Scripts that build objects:
════════════════════

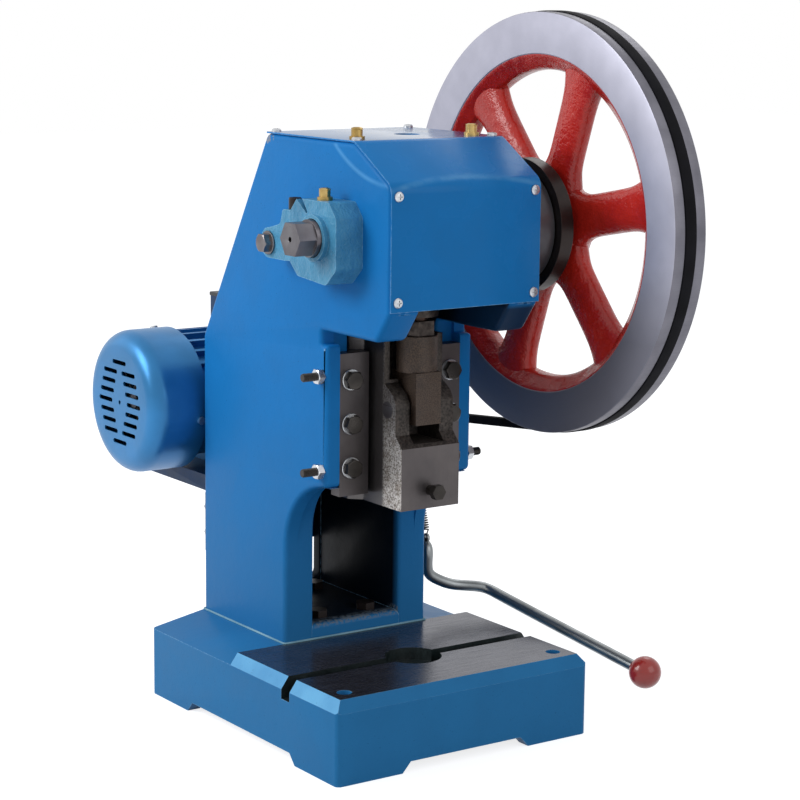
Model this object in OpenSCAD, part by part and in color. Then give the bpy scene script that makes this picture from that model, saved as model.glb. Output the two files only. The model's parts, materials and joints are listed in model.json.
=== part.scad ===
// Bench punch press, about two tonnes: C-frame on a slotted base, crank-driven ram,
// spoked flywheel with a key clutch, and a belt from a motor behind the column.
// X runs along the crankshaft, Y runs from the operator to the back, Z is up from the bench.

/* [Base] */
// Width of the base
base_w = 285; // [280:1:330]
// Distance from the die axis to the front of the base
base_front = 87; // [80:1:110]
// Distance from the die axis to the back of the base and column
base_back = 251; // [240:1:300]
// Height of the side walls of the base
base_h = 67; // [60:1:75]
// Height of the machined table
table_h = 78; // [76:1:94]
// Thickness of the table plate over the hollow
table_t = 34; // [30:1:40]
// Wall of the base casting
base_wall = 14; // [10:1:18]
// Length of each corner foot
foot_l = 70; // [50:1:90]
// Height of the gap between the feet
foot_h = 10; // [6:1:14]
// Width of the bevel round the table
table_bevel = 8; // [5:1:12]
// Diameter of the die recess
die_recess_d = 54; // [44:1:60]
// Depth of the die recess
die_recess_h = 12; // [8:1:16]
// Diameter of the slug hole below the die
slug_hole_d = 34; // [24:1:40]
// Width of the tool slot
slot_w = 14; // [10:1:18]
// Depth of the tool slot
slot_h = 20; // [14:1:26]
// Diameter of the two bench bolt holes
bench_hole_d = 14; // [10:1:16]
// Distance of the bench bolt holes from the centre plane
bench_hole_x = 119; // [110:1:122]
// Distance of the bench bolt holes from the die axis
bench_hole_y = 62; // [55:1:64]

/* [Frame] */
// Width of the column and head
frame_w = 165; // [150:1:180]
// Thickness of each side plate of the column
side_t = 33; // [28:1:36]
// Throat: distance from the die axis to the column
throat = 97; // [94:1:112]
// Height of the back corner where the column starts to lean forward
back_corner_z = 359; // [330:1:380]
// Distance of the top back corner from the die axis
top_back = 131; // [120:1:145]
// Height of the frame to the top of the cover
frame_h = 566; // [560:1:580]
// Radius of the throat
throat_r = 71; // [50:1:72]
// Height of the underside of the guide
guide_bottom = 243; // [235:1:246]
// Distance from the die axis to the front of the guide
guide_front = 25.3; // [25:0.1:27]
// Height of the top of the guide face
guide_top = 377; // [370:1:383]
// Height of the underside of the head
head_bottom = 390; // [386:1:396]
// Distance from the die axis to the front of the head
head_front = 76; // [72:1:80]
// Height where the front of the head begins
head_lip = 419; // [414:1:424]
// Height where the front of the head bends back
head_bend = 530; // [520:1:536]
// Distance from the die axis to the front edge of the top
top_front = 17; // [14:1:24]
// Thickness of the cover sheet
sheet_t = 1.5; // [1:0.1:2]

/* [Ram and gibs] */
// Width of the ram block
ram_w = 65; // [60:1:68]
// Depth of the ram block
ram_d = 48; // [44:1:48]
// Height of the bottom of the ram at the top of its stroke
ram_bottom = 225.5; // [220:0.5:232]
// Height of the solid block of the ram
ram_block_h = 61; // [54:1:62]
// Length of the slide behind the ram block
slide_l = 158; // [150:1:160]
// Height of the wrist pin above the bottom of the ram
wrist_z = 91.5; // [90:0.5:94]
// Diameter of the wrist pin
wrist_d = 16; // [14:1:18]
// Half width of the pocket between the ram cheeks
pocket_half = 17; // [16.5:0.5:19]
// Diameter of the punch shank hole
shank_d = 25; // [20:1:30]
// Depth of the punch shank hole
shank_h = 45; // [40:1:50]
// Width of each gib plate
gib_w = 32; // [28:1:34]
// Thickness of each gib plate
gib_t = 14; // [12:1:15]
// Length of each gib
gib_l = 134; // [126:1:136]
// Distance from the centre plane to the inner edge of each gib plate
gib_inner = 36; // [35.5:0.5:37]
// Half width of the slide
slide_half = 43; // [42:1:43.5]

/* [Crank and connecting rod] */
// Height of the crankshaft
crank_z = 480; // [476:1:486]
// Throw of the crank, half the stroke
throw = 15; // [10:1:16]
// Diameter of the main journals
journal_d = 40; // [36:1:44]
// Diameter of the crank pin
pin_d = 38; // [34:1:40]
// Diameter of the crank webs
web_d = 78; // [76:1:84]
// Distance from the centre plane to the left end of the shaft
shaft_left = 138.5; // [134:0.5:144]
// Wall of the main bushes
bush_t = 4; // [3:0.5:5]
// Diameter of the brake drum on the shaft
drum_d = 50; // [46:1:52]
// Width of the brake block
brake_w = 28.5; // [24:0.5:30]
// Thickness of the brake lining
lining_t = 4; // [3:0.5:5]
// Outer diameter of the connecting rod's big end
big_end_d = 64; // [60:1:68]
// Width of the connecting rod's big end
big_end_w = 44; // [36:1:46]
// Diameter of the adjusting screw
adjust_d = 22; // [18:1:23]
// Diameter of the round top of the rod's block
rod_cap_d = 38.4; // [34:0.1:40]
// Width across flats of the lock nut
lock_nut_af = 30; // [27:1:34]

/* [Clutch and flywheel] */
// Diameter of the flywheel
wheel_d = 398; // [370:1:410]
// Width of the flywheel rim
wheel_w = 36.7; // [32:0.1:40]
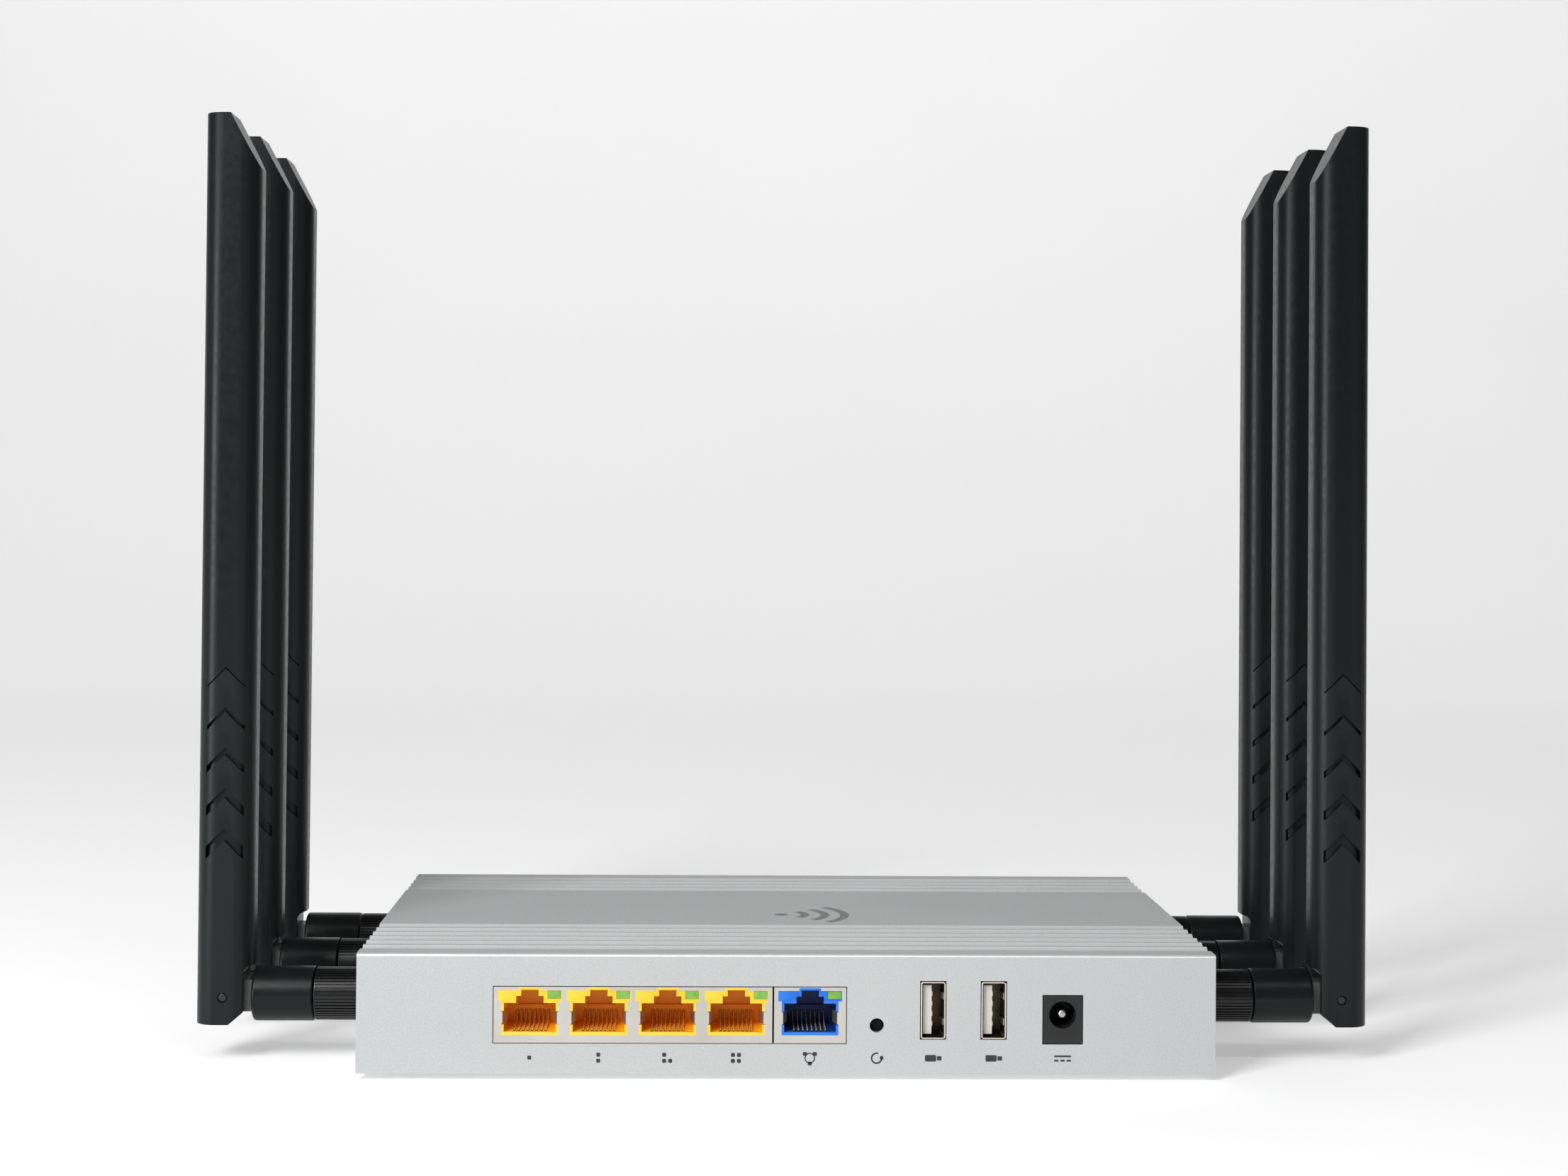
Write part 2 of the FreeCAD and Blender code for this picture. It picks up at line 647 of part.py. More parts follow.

════════════════════

■ Brief:
Copy every line from the records above that contains the word "picture".

■ Correct response:
Model this object in OpenSCAD, part by part and in color. Then give the bpy scene script that makes this picture from that model, saved as model.glb. Output the two files only. The model's parts, materials and joints are listed in model.json.
Write part 2 of the FreeCAD and Blender code for this picture. It picks up at line 647 of part.py. More parts follow.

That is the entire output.